Hedda Rosten is the maid of honor, and Marilyn’s acting guru, Lee Strasberg, gives the bride away.
The couple is married by Rabbi Goldburg in the home’s living room, in front of around twenty-five friends and family, including Miller’s parents; his children; his brother, sister, cousin, and their spouses; the Strasbergs; the Greenes; the Rostens; and a handful of others.
Kermit Miller and Lee Strasberg witness the couple’s traditional Jewish ketubah, and list their wedding date as “July 1, 1956, 22nd of Tammuz 5716.”
“I’m just warning you,” Miller had told Marilyn. “You’ll be the most kissed bride in history when my family is there. I’ll have to fight the bastards off. I’m going to put up a sign, ‘ONE KISS TO A RELATIVE!’”
“Marilyn, if you have a sister, introduce me to her,” jokes Goldburg.
But there was nobody from her side there, Marilyn’s new father-in-law notes. Still, the mood is of overwhelming happiness as the newlyweds and their guests enjoy a champagne reception on the rolling lawn, complete with lobster and a tiered wedding cake.
“The fairy tale came true,” says Norman Rosten. “The Prince appeared, the Princess was safe.”

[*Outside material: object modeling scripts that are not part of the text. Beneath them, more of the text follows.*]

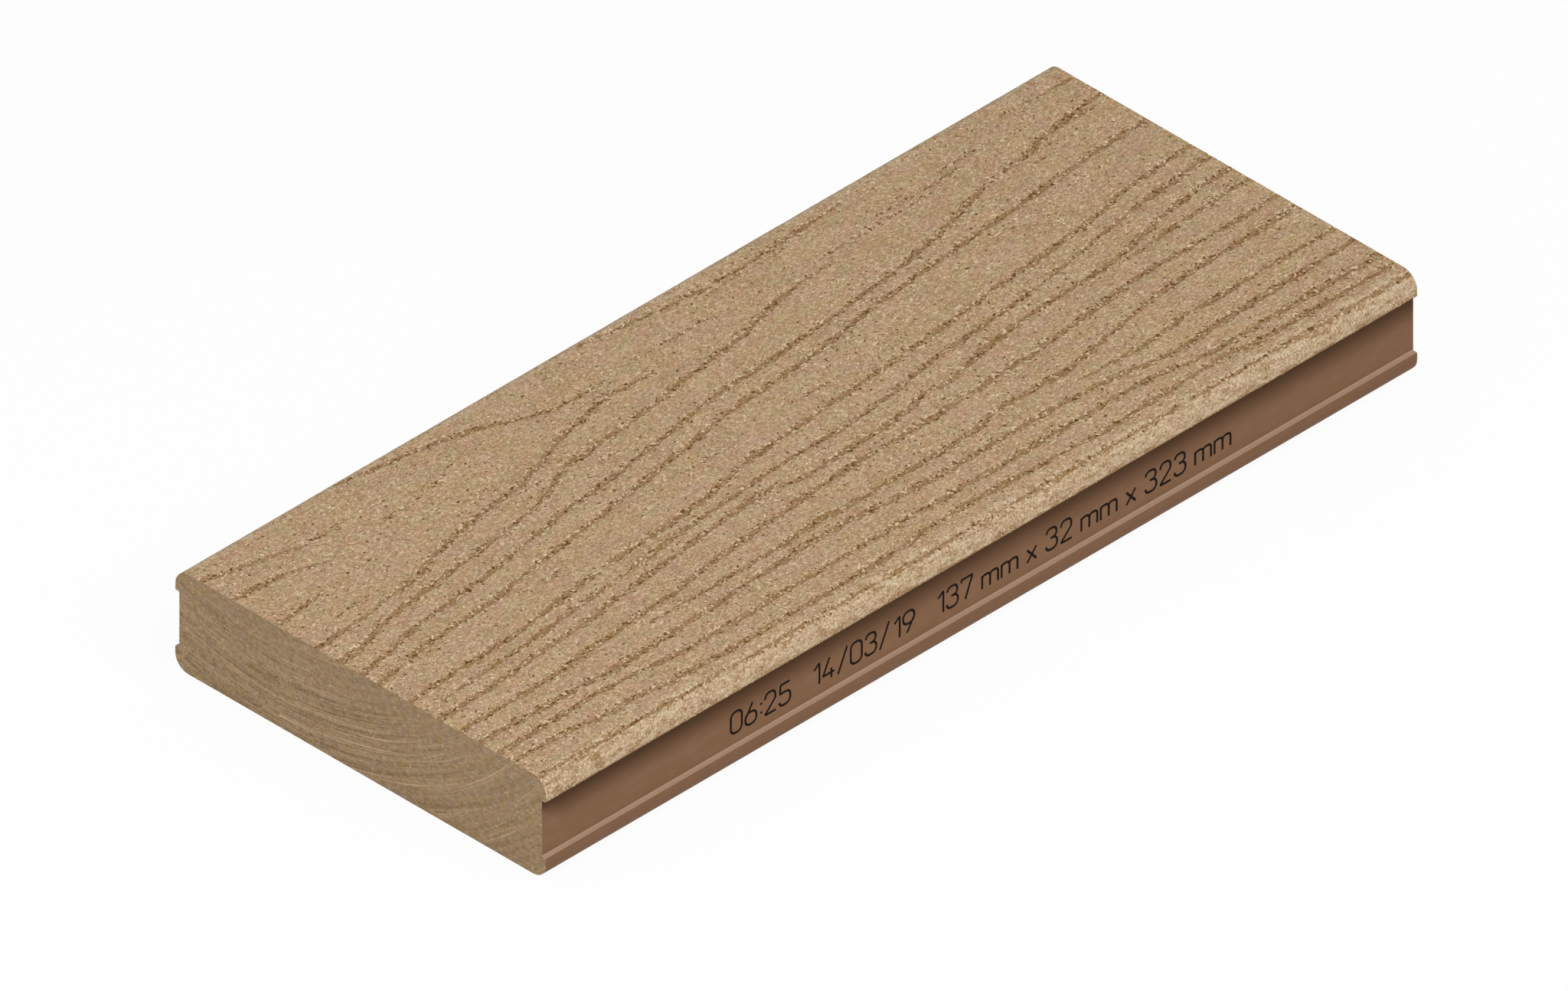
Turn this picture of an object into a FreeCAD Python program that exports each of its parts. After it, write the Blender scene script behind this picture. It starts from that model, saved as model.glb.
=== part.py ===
import FreeCAD, Part
import math
import os

import Sketcher

# Solid composite decking board, shown as a short sawn length.
#
# The board is one extruded piece of wood fibre and plastic. Its long edges are rounded, and each side
# has a shallow groove for a hidden deck clip, between a thick upper lip and a thinner lower lip.
# Both ends are sawn square. The embossed grain of the walking face is surface relief and isn't modelled
# here: the walking face is the plane that the high spots of the grain reach.
#
# Sizes are in millimetres. +X runs along the board, +Y across it and +Z up out of the walking face.
# The origin is the middle of the underside.

# Driving dimensions, each written once: name, value, what it is.
DIMENSIONS = [
    ("board_width", 137.0, "across the board, over the lips"),
    ("board_thickness", 32.0, "underside to walking face"),
    ("board_length", 323.0, "between the two sawn ends"),
    ("top_edge_radius", 5.0, "rounding of the two long edges of the walking face"),
    ("bottom_edge_radius", 4.8, "rounding of the two long edges of the underside"),
    ("upper_lip_height", 7.1, "walking face down to the groove"),
    ("lower_lip_height", 7.0, "underside up to the groove"),
    ("groove_depth", 1.5, "from the lips in to the groove wall"),
    ("lip_arris_radius", 0.4, "eased outer edge of each lip where the groove opens"),
    ("groove_root_radius", 0.4, "inner corner of the groove against its wall"),
]

# How far the groove's cutter profile stands out past the lips, so that it cuts their whole face.
CUTTER_OVERRUN = 2.0

# A point lies on an edge when it is closer than this.
ON_EDGE = 1e-4

NODE = "decking_board"
PARTS_FOLDER = "parts"


def make_sheet(doc):
    """The spreadsheet that holds the driving dimensions, one row each."""
    sheet = doc.addObject("Spreadsheet::Sheet", "dimensions")
    for row, (name, value, meaning) in enumerate(DIMENSIONS, start=1):
        sheet.set(f"A{row}", name)
        sheet.set(f"B{row}", str(value))
        sheet.set(f"C{row}", meaning)
        sheet.setAlias(f"B{row}", name)
    doc.recompute()
    return sheet


def origin_feature(body, role):
    """The body's own origin plane or axis with that role."""
    return next(f for f in body.Origin.OriginFeatures if f.Role == role)


def section_sketch(body, name):
    """An empty sketch on the plane across the board: its x is the board's +Y and its y is +Z."""
    sketch = body.newObject("Sketcher::SketchObject", name)
    sketch.AttachmentSupport = [(origin_feature(body, "YZ_Plane"), "")]
    sketch.MapMode = "FlatFace"
    return sketch


def add_rectangle(sketch, left, bottom, right, top):
    """Four lines, bottom, right, top and left, joined and kept square. Returns their indices."""
    corners = [(left, bottom), (right, bottom), (right, top), (left, top)]
    lines = []
    for start, end in zip(corners, corners[1:] + corners[:1]):
        line = Part.LineSegment(FreeCAD.Vector(*start, 0), FreeCAD.Vector(*end, 0))
        lines.append(sketch.addGeometry(line, False))
    for line, following in zip(lines, lines[1:] + lines[:1]):
        sketch.addConstraint(Sketcher.Constraint("Coincident", line, 2, following, 1))
    for line in (lines[0], lines[2]):
        sketch.addConstraint(Sketcher.Constraint("Horizontal", line))
    for line in (lines[1], lines[3]):
        sketch.addConstraint(Sketcher.Constraint("Vertical", line))
    return lines


def bind_distance(sketch, kind, line, name, value, expression):
    """A named distance on the sketch, bound to the sheet. A line's length, or its end's offset from the origin."""
    if kind == "length_x":
        constraint = Sketcher.Constraint("DistanceX", line, 1, line, 2, value)
    elif kind == "length_y":
        constraint = Sketcher.Constraint("DistanceY", line, 1, line, 2, value)
    elif kind == "offset_x":
        constraint = Sketcher.Constraint("DistanceX", -1, 1, line, 1, value)
    else:
        constraint = Sketcher.Constraint("DistanceY", -1, 1, line, 1, value)
    index = sketch.addConstraint(constraint)
    sketch.renameConstraint(index, name)
    sketch.setExpression(f"Constraints.{name}", expression)


def make_blank(body, sheet):
    """The square-edged blank: the board's full width and thickness, extruded to its length."""
    sketch = section_sketch(body, "blank_section")
    half_width = sheet.board_width / 2
    bottom, right = add_rectangle(sketch, -half_width, 0.0, half_width, sheet.board_thickness)[:2]
    sketch.addConstraint(Sketcher.Constraint("Symmetric", bottom, 1, bottom, 2, -1, 1))
    bind_distance(sketch, "length_x", bottom, "width", sheet.board_width, "dimensions.board_width")
    bind_distance(sketch, "length_y", right, "thickness", sheet.board_thickness, "dimensions.board_thickness")
    blank = body.newObject("PartDesign::Pad", "board_blank")
    blank.Profile = sketch
    blank.SideType = "Symmetric"
    blank.setExpression("Length", "dimensions.board_length")
    body.Document.recompute()
    return blank


def long_edges(shape, places):
    """Names of the straight edges that run along the board through each (y, z) place in the section."""
    names = []
    for number, edge in enumerate(shape.Edges, start=1):
        middle = edge.BoundBox.Center
        runs_along = edge.BoundBox.YLength < ON_EDGE and edge.BoundBox.ZLength < ON_EDGE
        if runs_along and any(math.dist((middle.y, middle.z), place) < ON_EDGE for place in places):
            names.append(f"Edge{number}")
    if len(names) != len(places):
        raise RuntimeError(f"found {len(names)} long edges at {len(places)} places")
    return names


def round_long_edges(body, name, places, radius_name):
    """A fillet along the board at each (y, z) place, its radius bound to the sheet."""
    base = body.Tip
    fillet = body.newObject("PartDesign::Fillet", name)
    fillet.Base = (base, long_edges(base.Shape, places))
    fillet.setExpression("Radius", f"dimensions.{radius_name}")
    body.Document.recompute()
    return fillet


def cut_clip_groove(body, sheet):
    """The groove of one side, sawn the whole length of the board between its two lips."""
    sketch = section_sketch(body, "clip_groove_section")
    wall = sheet.board_width / 2 - sheet.groove_depth
    floor = sheet.lower_lip_height
    height = sheet.board_thickness - sheet.upper_lip_height - floor
    reach = sheet.groove_depth + CUTTER_OVERRUN
    bottom, right = add_rectangle(sketch, wall, floor, wall + reach, floor + height)[:2]
    bind_distance(sketch, "offset_x", bottom, "wall", wall,
                  "dimensions.board_width / 2 - dimensions.groove_depth")
    bind_distance(sketch, "offset_y", bottom, "floor", floor, "dimensions.lower_lip_height")
    bind_distance(sketch, "length_x", bottom, "reach", reach, f"dimensions.groove_depth + {CUTTER_OVERRUN}")
    bind_distance(sketch, "length_y", right, "height", height,
                  "dimensions.board_thickness - dimensions.upper_lip_height - dimensions.lower_lip_height")
    groove = body.newObject("PartDesign::Pocket", "clip_groove")
    groove.Profile = sketch
    groove.SideType = "Symmetric"
    groove.Type = "ThroughAll"
    body.Document.recompute()
    return groove


def mirror_to_other_side(body, feature):
    """The same cut on the board's other side, across the plane that runs down its middle."""
    mirrored = body.newObject("PartDesign::Mirrored", "opposite_clip_groove")
    mirrored.Originals = [feature]
    mirrored.MirrorPlane = (origin_feature(body, "XZ_Plane"), [""])
    body.Tip = mirrored
    body.Document.recompute()
    return mirrored


def both_sides(places):
    """Each (y, z) place, and the same place on the board's other side."""
    return places + [(-y, z) for y, z in places]


def make_board(doc, sheet):
    """The whole board, feature by feature."""
    body = doc.addObject("PartDesign::Body", NODE)
    body.Label = NODE
    outside = sheet.board_width / 2
    wall = outside - sheet.groove_depth
    groove_floor = sheet.lower_lip_height
    groove_ceiling = sheet.board_thickness - sheet.upper_lip_height

    blank = make_blank(body, sheet)
    round_long_edges(body, "walking_face_edges", both_sides([(outside, sheet.board_thickness)]),
                     "top_edge_radius")
    rounded = round_long_edges(body, "underside_edges", both_sides([(outside, 0.0)]),
                               "bottom_edge_radius")
    groove = cut_clip_groove(body, sheet)
    grooved = mirror_to_other_side(body, groove)
    round_long_edges(body, "lip_arrises",
                     both_sides([(outside, groove_floor), (outside, groove_ceiling)]),
                     "lip_arris_radius")
    round_long_edges(body, "groove_roots",
                     both_sides([(wall, groove_floor), (wall, groove_ceiling)]),
                     "groove_root_radius")
    check_cuts(sheet, blank, rounded, grooved)
    return body


def check_cuts(sheet, blank, rounded, grooved):
    """The rounded edges and the two grooves took away what their sizes say."""
    corner_waste = (1 - math.pi / 4) * sheet.board_length * 2
    edge_waste = corner_waste * (sheet.top_edge_radius ** 2 + sheet.bottom_edge_radius ** 2)
    groove_height = sheet.board_thickness - sheet.upper_lip_height - sheet.lower_lip_height
    groove_waste = 2 * sheet.groove_depth * groove_height * sheet.board_length
    for name, before, after, expected in (
        ("rounded edges", blank, rounded, edge_waste),
        ("clip grooves", rounded, grooved, groove_waste),
    ):
        removed = before.Shape.Volume - after.Shape.Volume
        print(f"{name}: removed {removed:.1f} mm3, expected {expected:.1f} mm3")
        if abs(removed - expected) > 0.01 * expected:
            raise RuntimeError(f"the {name} removed {removed:.1f} mm3 and not {expected:.1f} mm3")


def check_document(doc):
    """Every object of the document was recomputed without an error."""
    for item in doc.Objects:
        if "Invalid" in item.State or "Error" in item.State:
            raise RuntimeError(f"{item.Name} failed: {item.State}")


def export(body):
    """Writes the board as one closed solid to its own file."""
    shape = body.Shape
    if shape.isNull() or not shape.isValid() or len(shape.Solids) != 1:
        raise RuntimeError(f"{body.Label} isn't one valid solid")
    os.makedirs(PARTS_FOLDER, exist_ok=True)
    shape.exportStep(os.path.join(PARTS_FOLDER, f"{body.Label}.step"))
    box = shape.BoundBox
    print(f"{body.Label}: {box.XLength:.2f} x {box.YLength:.2f} x {box.ZLength:.2f} mm, "
          f"{shape.Volume / 1000:.1f} cm3, {len(shape.Faces)} faces")


def main():
    doc = FreeCAD.newDocument("decking_board_model")
    sheet = make_sheet(doc)
    body = make_board(doc, sheet)
    doc.recompute()
    check_document(doc)
    export(body)


main()
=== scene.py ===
import math

import bpy
from mathutils import Euler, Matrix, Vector


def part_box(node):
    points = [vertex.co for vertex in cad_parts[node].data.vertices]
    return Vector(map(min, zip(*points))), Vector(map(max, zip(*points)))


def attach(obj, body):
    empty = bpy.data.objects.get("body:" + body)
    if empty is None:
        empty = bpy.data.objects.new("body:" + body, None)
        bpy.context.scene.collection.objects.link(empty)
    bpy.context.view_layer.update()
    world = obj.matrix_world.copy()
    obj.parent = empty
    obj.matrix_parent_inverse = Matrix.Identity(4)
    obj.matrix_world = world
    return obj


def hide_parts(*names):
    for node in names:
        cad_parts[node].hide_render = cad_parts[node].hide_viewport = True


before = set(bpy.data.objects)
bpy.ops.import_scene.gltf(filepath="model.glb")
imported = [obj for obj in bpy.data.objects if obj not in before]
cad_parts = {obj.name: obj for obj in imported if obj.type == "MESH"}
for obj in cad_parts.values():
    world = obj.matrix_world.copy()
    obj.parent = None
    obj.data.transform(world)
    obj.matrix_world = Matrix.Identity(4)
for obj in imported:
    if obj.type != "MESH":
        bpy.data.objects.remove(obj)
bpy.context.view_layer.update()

bl_info = {
    "name": "Composite decking board",
    "version": (1, 0, 0),
    "blender": (4, 5, 0),
    "location": "3D View > Sidebar > Decking",
    "description": "Dresses a short length of solid wood-plastic decking board and its studio",
    "category": "Add Mesh",
}

# The board is one extruded piece of wood fibre and plastic. Its walking face is embossed with a wood grain
# and wire-brushed, both ends are sawn, and everything else keeps the smooth brown skin of the die.
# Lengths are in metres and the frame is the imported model's: +X along the board, +Y across it, +Z up.
NODE = "decking_board"
BODY = "root"
MM = 0.001
NEAR_CORNER, FAR_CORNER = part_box(NODE)

# The camera repeats the photograph's parallel view. The photograph's frame is 2048 pixels wide, a metre
# in the picture plane is 4991 pixels, and the middle of the board's underside falls on this pixel.
PHOTO_SIZE_PIXELS = (2048, 1294)
PHOTO_PIXELS_PER_METRE = 4991
BOARD_ORIGIN_PIXEL = (1040.0, 679.6)
CAMERA_DISTANCE = 1.5

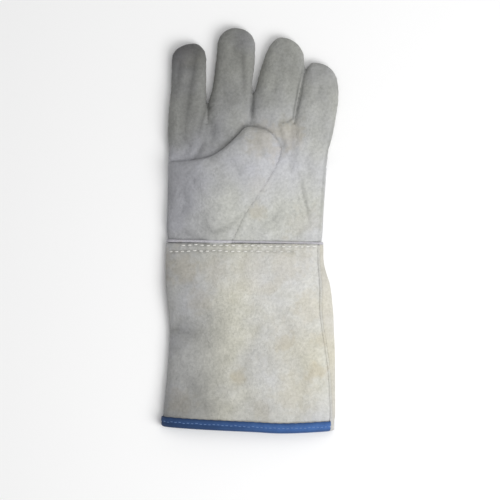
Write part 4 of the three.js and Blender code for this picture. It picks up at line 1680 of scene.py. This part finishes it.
@dataclass
class Cuff:
    """The cuff: two panels, the back one rolled over the little finger's edge, with a welt in their seam."""

    rows: int = 120
    front_points: int = 130
    back_points: int = 170
    tuck: float = 0.12
    fine_points: int = 260
    rolled_points: int = 60
    rim_reach: float = 0.01
    slack: tuple[Slack, ...] = (Slack(0.7, 30.0, 31), Slack(0.35, 10.0, 32))
    fine_slack: Slack = Slack(0.12, 4.0, 33)
    calm: float = 0.08
    calm_run: float = 8.0
    pucker: Pucker = Pucker(7.5, Slack(2.2, 20.0, 34))
    pucker_height: float = 0.30
    pucker_run: float = 7.0
    wrist_edge: Dent = Dent(0.3, 0.8)
    stitch_dent: Dent = Dent(0.45, 1.1)
    back_stitch_dent: Dent = Dent(0.3, 1.1)
    welt_edge: Dent = Dent(0.15, 1.2)
    tape_edge: Dent = Dent(0.35, 1.6)
    low_share: float = 0.3
    flange: float = 0.8
    bead_drops: tuple[float, ...] = (-2.1, -2.1, -0.3, 0.05, 0.15, 0.05, -0.3, -2.1, -2.1)
    bead_half: float = 0.5
    bead_inset: float = 0.05
    bead_start: float = 0.004
    bead_top: float = -1.0
    bare: Dent = Dent(0.6, 7.0)
    bead_floor: float = 0.5
    bead_least: float = 0.4
    bead_end: float = 0.8

    def over(self, y: float, u: Points, out: float = 0.0) -> Points:
        """Upper side of the cuff at y.

        Args:
            y: Where the section is.
            u: Shares across, from -1 to 1.
            out: How far it is moved outwards.

        Returns:
            The places on it.
        """
        middle, half = middle_and_half(CUFF, y)
        x = middle + (half + out) * u
        z = SEAM_Z + (float(CUFF.at(TOP, y)) - SEAM_Z + out) * arch(u, PALM_FULL)
        return np.stack([x, np.full_like(x, y), z], axis=1)

    def under(self, y: float, u: Points, out: float = 0.0) -> Points:
        """Lower side of the cuff at y.

        Args:
            y: Where the section is.
            u: Shares across, from -1 to 1.
            out: How far it is moved outwards.

        Returns:
            The places on it.
        """
        middle, half = middle_and_half(CUFF, y)
        x = middle + (half + out) * u
        z = underside(u, PALM_FLAT, float(hem_lift(y)) - out)
        return np.stack([x, np.full_like(x, y), z], axis=1)

    def seam_share(self, y: float, along: float) -> float:
        """Share across the upper side where the side seam lies, moved by along."""
        return 1.0 - (float(CUFF.at(SEAM_IN, y)) - along) / middle_and_half(CUFF, y)[1]

    def ends(self, x: Points) -> tuple[Points, Points]:
        """The wrist edge and the hem at x."""
        start, length = CUFF_SPAN
        return mix(*WRIST, (x - start) / length), HEM.at(ALONG, x)

    def stretch(self, points: Points, v: float, from_hem: float = 0.0) -> Points:
        """Slide a section so that v from 0 to 1 runs from the wrist edge to the hem.

        Args:
            points: The section's points, which are changed.
            v: Share of the way to the hem.
            from_hem: How far the last section stays from the hem.

        Returns:
            The same points.
        """
        wrist, hem = self.ends(points[:, 0])
        points[:, 1] = mix(wrist, hem + from_hem, v)
        return points

    def relief(self, points: Points) -> Points:
        """Folds and slack of the cuff, with puckers along its seams and dents along its stitches.

        Args:
            points: Places on the cuff.

        Returns:
            The height at each place.
        """
        x, y, z = points.T
        wrist, hem = self.ends(x)
        top = smooth((z - SEAM_Z) / SEAM_BLEND)
        seam = CUFF.at(RIGHT, y) - CUFF.at(SEAM_IN, y)
        from_welt = np.abs(x - seam) - WELT_WIDTH / 2.0
        height = (sum(fold.height(x, y) for fold in CUFF_FOLDS) + sum(slack.at(points) for slack in self.slack)) * top
        height *= mix(self.calm, 1.0, smooth(from_welt / self.calm_run))
        height += self.fine_slack.at(points)
        gathers = self.pucker_height * self.pucker.at(x, points)
        height += gathers * np.exp(-(wrist - y) / self.pucker_run) * top
        height -= self.wrist_edge.at(wrist - y)
        for row in WRIST_ROWS:
            height -= self.stitch_dent.at(along_line(x, y, row)[0]) * top
        height -= self.welt_edge.at(from_welt) * top
        height -= self.tape_edge.at(y - hem - BINDING_DEPTH)
        below = self.low_share * height * (height < 0)
        for row in BACK_WRIST_ROWS:
            below -= self.back_stitch_dent.at(along_line(x, y, row)[0])
        return np.where(top > 0, height, below)

    def front(self) -> bpy.types.Object:
        """The panel on the palm side.

        Returns:
            The panel.
        """
        rings = []
        for v in np.linspace(0.0, 1.0, self.rows):
            y = mix(WRIST[0], HEM_END, v)
            stop = self.seam_share(y, self.tuck - WELT_WIDTH / 2.0)
            line = self.over(y, mix(-1.0, stop, (across(self.fine_points) + 1.0) / 2.0))
            line[:, 2] = np.maximum(line[:, 2], SEAM_Z + GAP / 2.0)
            rings.append(self.stretch(resample(line, self.front_points), v))
        piece = leather_sheet("cuff_palm_panel_fine", rings, self.relief)
        dress(piece, Finish.CUFF, "cuff_palm_panel", folds=CUFF_FOLDS)
        return piece

    def back(self) -> bpy.types.Object:
        """The panel over the back, rolled over the little finger's edge up to the side seam.

        Returns:
            The panel.
        """
        rings = []
        for v in np.linspace(0.0, 1.0, self.rows):
            y = mix(WRIST[0], HEM_END, v)
            start = self.seam_share(y, WELT_WIDTH / 2.0 - self.tuck)
            rolled = self.over(y, mix(start, 1.0, smooth(np.linspace(0.0, 1.0, self.rolled_points))))
            below = self.under(y, across(self.fine_points))[::-1]
            below = below[below[:, 2] <= SEAM_Z - SEAM_SIDE + self.rim_reach]
            line = np.concatenate([rolled, below])
            rings.append(self.stretch(resample(line, self.back_points), v))
        piece = leather_sheet("cuff_back_panel_fine", rings, self.relief, up=False)
        dress(piece, Finish.CUFF, "cuff_back_panel")
        return piece

    def side_welt(self) -> bpy.types.Object:
        """The pale welt in the side seam: a low bead between flanges that lie under the panels' edges.

        Returns:
            The welt.
        """
        half = WELT_WIDTH / 2.0
        right = np.array([self.bead_half, half - self.bead_inset, half - self.bead_inset, half + self.flange])
        places = (*-right[::-1], 0.0, *right)
        drops = np.array(self.bead_drops)
        rings = []
        for v in np.linspace(self.bead_start, 1.0, self.rows):
            y = mix(WRIST[0], HEM_END, v)
            above = self.over(y, np.array([self.seam_share(y, place) for place in places]))
            above[:, 2] += drops + self.bare.at(y - HEM_END) * (drops > self.bead_top)
            below = above[::-1].copy()
            below[:, 2] = np.minimum(above[0, 2] - self.bead_floor, below[:, 2] - self.bead_least)
            rings.append(self.stretch(np.concatenate([above, below]), v, -WELT_RISE * self.bead_end))
        faces = tube_faces(len(rings), len(rings[0]))
        piece = make_mesh("cuff_side_welt_fine", np.concatenate(rings), faces)
        turn_outwards(piece)
        dress(piece, Finish.PALE_WELT, "cuff_side_welt")
        return piece

    def build(self) -> list[bpy.types.Object]:
        """Build and dress the cuff's pieces."""
        return [self.front(), self.back(), self.side_welt()]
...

The newlywed couple gifts the rabbi a recording of Arthur Miller’s works, with the inscription, “For Bob Goldburg, With all my (our) thanks for a beautiful wedding—July 1, 1956,” each signing their names: Arthur Miller, and Marilyn Monroe Miller , her new last name underlined.
New gold wedding bands come from Cartier. Marilyn lets Susan Strasberg try on her ring, engraved with the wedding date and “A to M, Now is Forever.”
“Forever is so romantic … I can’t even imagine forever, can you?” sighs the teenager.
I feel like I was at Fox forever, and when I get the blues it feels like I’m in hell forever, Marilyn thinks. “I don’t think you can ‘think’ forever, it’s more a feeling,” she says.
But she’s hoping hard for happily ever after.
On the back of their wedding photograph, Marilyn writes the words, “Hope, hope, hope.”